Robust Passive Mechanical Filter for Sub-Hertz Seismic Detection on Venus

This study presents a passive mechanical filter designed to enhance sub-Hertz Venusquake detection by shaping the seismic transfer path with a tunable, high-Q pendulum mounted inside a cylindrical enclosure on a three-ring gimbal. The gimbal provides self-leveling on uneven terrain, while the housing–gimbal assembly remains broadband-stiff (<1–1000 Hz), limiting platform-induced motion and preventing spurious high-frequency amplification. Unlike approaches that rely on broadband digitization followed by digital filtering, which require large dynamic range, high bandwidth, and thermally stable electronics yet not feasible on Venus, the proposed mechanism performs pre-filtering at the mechanical level that can be energy-saving, reducing the required analog-to-digital conversion (ADC) range while amplifying the target band. Response spectrum analysis shows a clear low-pass behavior with peak sensitivity in the 0.5–0.8 Hz range. When tuned to 50-55 mm pendulum length and assumed undamping, the pendulum-mount mechanism improves detectability at best by 10-100 relative to a bare sensor for moderate magnitude (M_s = 3-6) in a 12-h observation window, with signal-to-noise (SNR) ratio of 3, and amplitude spectrum density (ASD) of 10⁻⁸ m/s²/√Hz.
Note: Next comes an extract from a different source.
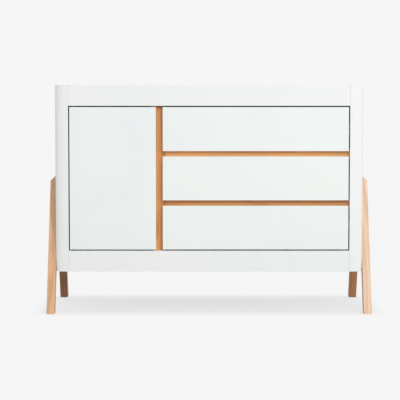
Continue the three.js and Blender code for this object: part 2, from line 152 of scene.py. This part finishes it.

Furthermore, we extrapolate that the predicted minimum detectable event rates follow Nmmin∝(SNR)^1.2(ASD)^1.2f_s^0.6, where f_s is the quake wave frequency. A limitation is the quasi-static regime (0.05 Hz or below), where rigid-body motion overrides the benefit. Overall, the passive, power-free architecture offers a robust alternative to existing Venus Lander designs, enabling sub-Hz detection even during short-duration surface operations while adhering to mission constraints.